How the Apple Tablet Could Save Computing

Popular Science bitches and moans about how the rumored Apple Tablet could ruin computing. [h/t Instapundit]

The Apple Tablet is rumored to be a cross between a laptop and an iPhone.  The iPhone isn’t really a cell phone, rather, it is a handheld computer employing a touch interface with a  cell phone  built-in. It uses a slimmed down version of Apple’s MacOS X operating system that Apple uses on all its computers. This makes it easy to make an actual laptop-like device that uses the iPhone’s operating system complete with the special cell-phone associated attributes of the handheld.

In PopSci’s thinking, this is a problem because the iPhone’s default setup only allows people to use software written by independent developers but approved by Apple installed exclusively by being downloaded from Apple’s App Store.
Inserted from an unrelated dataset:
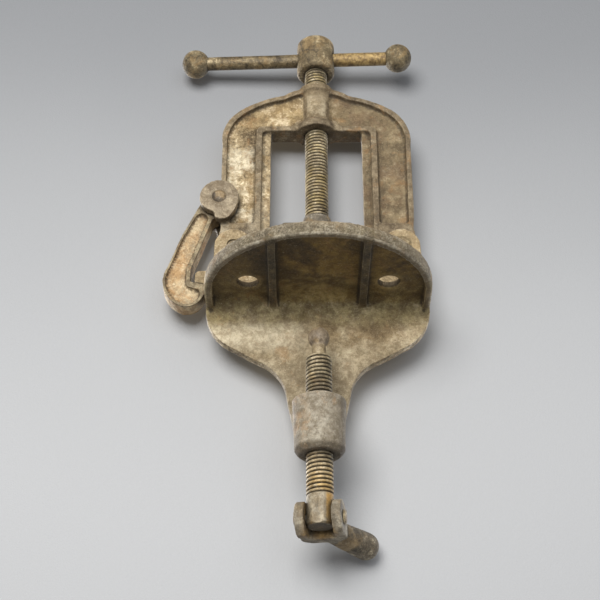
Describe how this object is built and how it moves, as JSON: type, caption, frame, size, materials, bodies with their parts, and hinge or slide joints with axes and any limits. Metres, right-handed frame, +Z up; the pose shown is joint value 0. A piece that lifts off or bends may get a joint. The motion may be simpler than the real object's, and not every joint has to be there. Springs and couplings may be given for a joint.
{
  "type": "hinged pipe vise",
  "caption": "Clamp-on hinged pipe vise: yoke with a latch hook, vee jaws, screw with a sliding tommy bar, and a bench clamp screw below a D-shaped base.",
  "frame": {"origin": "midway between the two bench bolt holes, on the bench plane under the base plate", "axes": "+Z up along the screw, +X to the right seen from the front edge of the plate, -Y towards the front edge"},
  "size_m": [0.1729, 0.1124, 0.3877],
  "materials": {
    "cast_iron": "rough",
    "dark_iron": "rough",
    "hook_iron": "rough",
    "screw_steel": "worn",
    "bar_steel": "worn",
    "pin_steel": "worn",
    "jaw_steel": "worn"
  },
  "bodies": {
    "base": {"base_casting": "cast_iron", "lower_jaw": "jaw_steel", "lower_jaw_pins": "pin_steel", "hinge_pin": "pin_steel", "locating_dowel": "pin_steel"},
    "yoke": {"yoke": "cast_iron", "latch_rivet": "pin_steel"},
    "latch": {"latch_hook": "hook_iron"},
    "jaw": {"upper_jaw": "dark_iron", "jaw_retaining_pins": "pin_steel"},
    "screw": {"main_screw": "screw_steel", "screw_head": "dark_iron", "head_pin": "pin_steel"},
    "bar": {"tommy_bar": "bar_steel", "bar_ball_left": "bar_steel", "bar_ball_right": "bar_steel"},
    "clamp_tip": {"clamp_ball_tip": "screw_steel"},
    "clamp_screw": {"clamp_screw": "screw_steel", "handle_rivet": "pin_steel"},
    "clamp_handle": {"clamp_handle": "dark_iron"}
  },
  "joints": [
    {"name": "yoke_hinge", "type": "hinge", "parent": "base", "child": "yoke", "pos_m": [0.055, 0.033, 0.044], "axis": [0, 1, 0], "range_deg": [0, 95]},
    {"name": "latch_pivot", "type": "hinge", "parent": "yoke", "child": "latch", "pos_m": [-0.0655, 0.033, 0.0835], "axis": [0, 1, 0], "range_deg": [0, 85]},
    {"name": "jaw_slide", "type": "slide", "parent": "yoke", "child": "jaw", "axis": [0, 0, 1], "range_m": [-0.0036, 0.0622]},
    {"name": "screw_turn", "type": "hinge", "parent": "jaw", "child": "screw", "pos_m": [0, 0.033, 0.15], "axis": [0, 0, 1], "range_deg": [-496.1, 8787.4]},
    {"name": "bar_slide", "type": "slide", "parent": "screw", "child": "bar", "axis": [0.999, -0.0454, 0], "range_m": [-0.0355, 0.0635]},
    {"name": "clamp_advance", "type": "slide", "parent": "base", "child": "clamp_tip", "axis": [0, 0, 1], "range_m": [-0.0182, 0.0252]},
    {"name": "clamp_turn", "type": "hinge", "parent": "clamp_tip", "child": "clamp_screw", "pos_m": [0, 0.003, -0.09], "axis": [0, 0, 1], "range_deg": [-2551.2, 3401.6]},
    {"name": "handle_fold", "type": "hinge", "parent": "clamp_screw", "child": "clamp_handle", "pos_m": [0, 0.003, -0.149], "axis": [0.9781, -0.2079, 0], "range_deg": [-80, 5]}
  ],
  "couplings": [
    {"joint": "jaw_slide", "follows": "screw_turn", "m_per_rad": 0.00040425},
    {"joint": "clamp_advance", "follows": "clamp_turn", "m_per_rad": 0.00040425}
  ]
}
According to PopSci, this is bad because if this model spreads to all computers, people wouldn’t have the same level of flexibility to run any software they please on the new type of computer as they do on current ones.

PopSci needs to rethink that because without a new business model to pay for the creation and distribution of software, there won’t be any software for people to run.  You can’t make money anymore writing and selling software using the current business models. PopSci isn’t saving freedom for end users, they’re killing it. Apple is saving the freedom of end users by making it possible for software developers who aren’t giant corporations to make a living at writing software.

The iPhone and its App store recently convinced me to return to writing software directly for end users and I am far from alone in doing so. The iPhone app store has ignited a renaissance in software development and PopSci shouldn’t be trying to abort that. We don’t need a software Bonfire of the Vanities.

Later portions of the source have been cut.